> **Exercise goal**: Show only lines that include "this".

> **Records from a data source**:
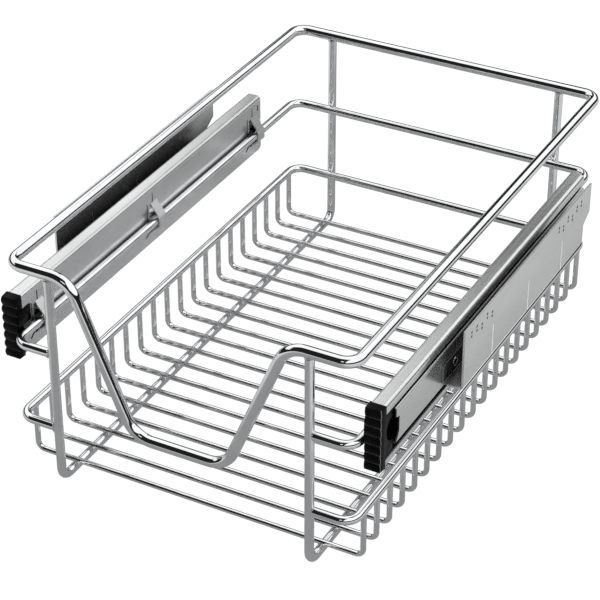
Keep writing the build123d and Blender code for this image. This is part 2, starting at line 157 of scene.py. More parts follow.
class ShapeSheet(NodeSheet):
    """A Geometry Nodes tree with named sizes, which ends in Realize Instances and Set Material."""

    SOCKETS = {float: "NodeSocketFloat", int: "NodeSocketInt", tuple: "NodeSocketVector"}

    def __init__(self, name: str, finish: Material, sizes: dict[str, float | int | tuple]) -> None:
        """Start the tree.

        Args:
            name: The tree's name.
            finish: The material of what it makes.
            sizes: Value of each named input, a length in metres or a count.
        """
        super().__init__(bpy.data.node_groups.new(name, "GeometryNodeTree"))
        self.values = {**sizes, "Finish": finish}
        self.input("Path", "NodeSocketGeometry")
        for label, value in sizes.items():
            self.input(label, self.SOCKETS[type(value)], value)
        self.input("Finish", "NodeSocketMaterial")
        self.tree.interface.new_socket(name="Piece", in_out="OUTPUT", socket_type="NodeSocketGeometry")
        self.given = self.add("NodeGroupInput")

    def size(self, label: str) -> NodeSocket:
        """The socket that carries a named input."""
        return self.given.outputs[label]

    def half(self, label: str) -> NodeSocket:
        """Half of a named size."""
        return self.math("MULTIPLY", self.size(label), 0.5)

    def wire(self) -> NodeSocket:
        """A round wire along the path, its corners bent to the radii in the attribute "bend"."""
        radius = self.add("GeometryNodeInputNamedAttribute", {"Name": "bend"}, data_type="FLOAT")
        line = self.add("GeometryNodeMeshToCurve", {"Mesh": self.size("Path")})
        bends = {"Count": self.size("Bend steps"), "Radius": radius.outputs[0], "Limit Radius": True}
        curve = self.add("GeometryNodeFilletCurve", {"Curve": line.outputs[0], **bends}, mode="POLY")
        ring = self.add(
            "GeometryNodeCurvePrimitiveCircle",
            {"Resolution": self.size("Sides"), "Radius": self.half("Wire diameter")},
        )
        body = self.add(
            "GeometryNodeCurveToMesh",
            {"Curve": curve.outputs[0], "Profile Curve": ring.outputs[0], "Fill Caps": True},
        )
        return body.outputs[0]

    def row(self, part: NodeSocket) -> NodeSocket:
        """A part repeated in a straight row, from the input "First" on and by the input "Pitch"."""
        line = self.add(
            "GeometryNodeMeshLine",
            {"Count": self.size("Count"), "Start Location": self.size("First"), "Offset": self.size("Pitch")},
            mode="OFFSET",
        )
        parts = self.add("GeometryNodeInstanceOnPoints", {"Points": line.outputs[0], "Instance": part})
        return parts.outputs[0]

    def close(self, geometry: NodeSocket) -> None:
        """End the tree: smooth, realised and with its finish.

        Args:
            geometry: What the tree made.
        """
        smooth = self.add("GeometryNodeSetShadeSmooth", {"Geometry": geometry})
        real = self.add("GeometryNodeRealizeInstances", {"Geometry": smooth.outputs[0]})
        finish = self.add("GeometryNodeSetMaterial", {"Geometry": real.outputs[0], "Material": self.size("Finish")})
        self.add("NodeGroupOutput", {0: finish.outputs[0]})

    def shape(self, name: str, path: Mesh, changes: dict[str, float | int | tuple] | None = None) -> Object:
        """Run the tree on a path and keep the result as a plain mesh.

        Args:
            name: The piece's name.
            path: The mesh that the tree starts from.
            changes: Values that differ from the tree's own, by input name.

        Returns:
            The finished object, with no modifier left on it.
        """
        piece = link_piece(name, path)
        modifier = piece.modifiers.new("shape", "NODES")
        modifier.node_group = self.tree
        for label, value in {**self.values, **(changes or {})}.items():
            modifier[self.keys[label]] = value
        depsgraph = bpy.context.evaluated_depsgraph_get()
        made = bpy.data.meshes.new_from_object(piece.evaluated_get(depsgraph), depsgraph=depsgraph)
        piece.modifiers.remove(modifier)
        piece.data = made
        made.name = name
        made.set_sharp_from_angle(angle=SHARP_ANGLE)
        return piece


def wire_sheet(
    name: str,
    finish: Material,
    diameter: float,
    steps: int,
    sides: int,
    row: tuple[int, float, float] | None = None,
) -> ShapeSheet:
    """The tree of a bent wire, or of a row of equal ones along Y.

    Args:
        name: The tree's name.
        finish: The wire's material.
        diameter: Its diameter in millimetres.
        steps: Steps in each of its bends.
        sides: Facets round it.
        row: How many wires, and in millimetres the place of the first and the pitch.

    Returns:
        The tree.
    """
    sizes = {"Wire diameter": diameter * MM, "Bend steps": steps, "Sides": sides}
    if row:
        count, first, pitch = row
        sizes |= {"Count": count, "First": (0.0, first * MM, 0.0), "Pitch": (0.0, pitch * MM, 0.0)}
    sheet = ShapeSheet(name, finish, sizes)
    sheet.close(sheet.row(sheet.wire()) if row else sheet.wire())
    return sheet


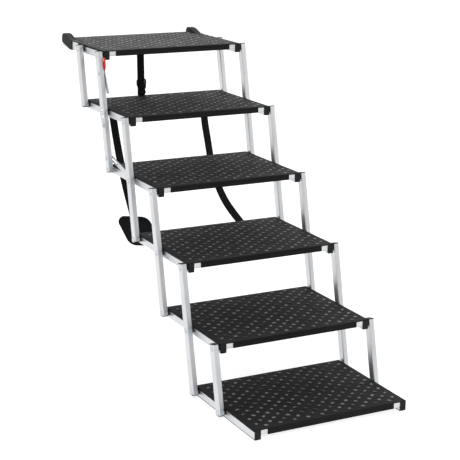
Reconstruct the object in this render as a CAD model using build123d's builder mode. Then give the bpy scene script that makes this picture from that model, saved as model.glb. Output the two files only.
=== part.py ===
from build123d import *
import math
import os

os.makedirs("parts", exist_ok=True)

# Folding pet steps: six level treads joined by parallel links, opened to a stair.
# Millimetres. +X runs across the treads, +Y from the lowest tread to the highest, +Z up.
# The origin is on the ground, under the middle of the whole object.

STEPS = 6
TREAD_W = 400.0       # over the two side rails
TREAD_D = 300.0       # over the front and rear mat flaps
RUN = 171.0           # from one tread's front edge to the next one's, opened
LINK_PITCH = 150.0    # between neighbouring pivots on a link
PIVOT_INSET = 11.0    # first and last pivot from the tread's front and rear
REAR_REACH = 312.0    # rear of the rubber boots from the top tread's front

MAT_T = 2.0
FLAP_T = 1.5
RAIL_W = 15.0
RAIL_H = 22.0
RAIL_WALL = 1.5
CROSS = 13.0
PLUG_T = 3.0
FOOT_T = 1.5
DECK_T = 3.0

GAP = 4.0             # between the side rails and the links
LINK_W = 14.0
LINK_D = 22.0
LINK_WALL = 1.6
LINK_TOP = 9.5        # tube above its top pivot
LINK_LOW = 4.5        # tube below its lowest pivot
FLAP_H = 15.5         # front and rear flaps, from the mat's top
FLAP_HALF = 167.0
CAP_T = 2.0
BOLT_R = 3.0
PIN_PLAY = 0.05       # radial play of a bolt in a rail
OPEN_PLAY = 0.3       # radial play where the closed linkage is opened

WEB_W = 22.0
WEB_T = 2.2
CORD_D = 8.0

PIVOT_PITCH = (TREAD_D - 2 * PIVOT_INSET) / 2
LEAN = math.asin((RUN - PIVOT_PITCH) / LINK_PITCH)
RISE = LINK_PITCH * math.cos(LEAN)
LOWEST_TOP = FOOT_T + RAIL_H + MAT_T
FRONT_Y = -((STEPS - 1) * RUN + REAR_REACH) / 2
RAIL_X = TREAD_W / 2 - RAIL_W / 2
RAIL_MID = MAT_T + RAIL_H / 2
INNER_X = TREAD_W / 2 - RAIL_W
LINK_IN = TREAD_W / 2 + GAP
LINK_X = LINK_IN + LINK_W / 2
LINK_OUT = LINK_IN + LINK_W

# Link: top tread, its pivot there (0 front, 1 middle, 2 rear), number of pivots.
LINKS = {"a": (6, 0, 3), "b": (5, 0, 3), "c": (4, 0, 3), "d": (3, 0, 3), "e": (2, 0, 2), "f": (6, 1, 2)}


def step_y(k):
    """Front of tread k, counted from 1 at the bottom."""
    return FRONT_Y + (k - 1) * RUN


def step_z(k):
    """Top of tread k's mat."""
    return LOWEST_TOP + (k - 1) * RISE


def pivot(k, i):
    """Pivot i of tread k, as (y, z)."""
    return (step_y(k) + PIVOT_INSET + i * PIVOT_PITCH, step_z(k) - RAIL_MID)


def link_pivots(name):
    """Every pivot on a link, from its top end down."""
    top, first, count = LINKS[name]
    return [pivot(top - j, first + j) for j in range(count)]


def on_link(name, down, ahead):
    """A point on a link's side: a distance below its top pivot and ahead of its axis."""
    y, z = link_pivots(name)[0]
    y = y - down * math.sin(LEAN) - ahead * math.cos(LEAN)
    z = z - down * math.cos(LEAN) + ahead * math.sin(LEAN)
    return (y, z)


def across(y):
    """Upright plane across the treads; sketches take (x, z), extrusions go to -Y."""
    return Plane(origin=(0, y, 0), x_dir=(1, 0, 0), z_dir=(0, -1, 0))


def beside(x):
    """Upright plane along the treads; sketches take (y, z), extrusions go to +X."""
    return Plane(origin=(x, 0, 0), x_dir=(0, 1, 0), z_dir=(1, 0, 0))


def link_plane(name, down):
    """Plane square to a link, facing up it, a distance below its top pivot."""
    y, z = on_link(name, down, 0)
    return Plane(origin=(LINK_X, y, z), x_dir=(1, 0, 0), z_dir=(0, math.sin(LEAN), math.cos(LEAN)))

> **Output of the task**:
Keep writing the build123d and Blender code for this image. This is part 2, starting at line 157 of scene.py. More parts follow.
Reconstruct the object in this render as a CAD model using build123d's builder mode. Then give the bpy scene script that makes this picture from that model, saved as model.glb. Output the two files only.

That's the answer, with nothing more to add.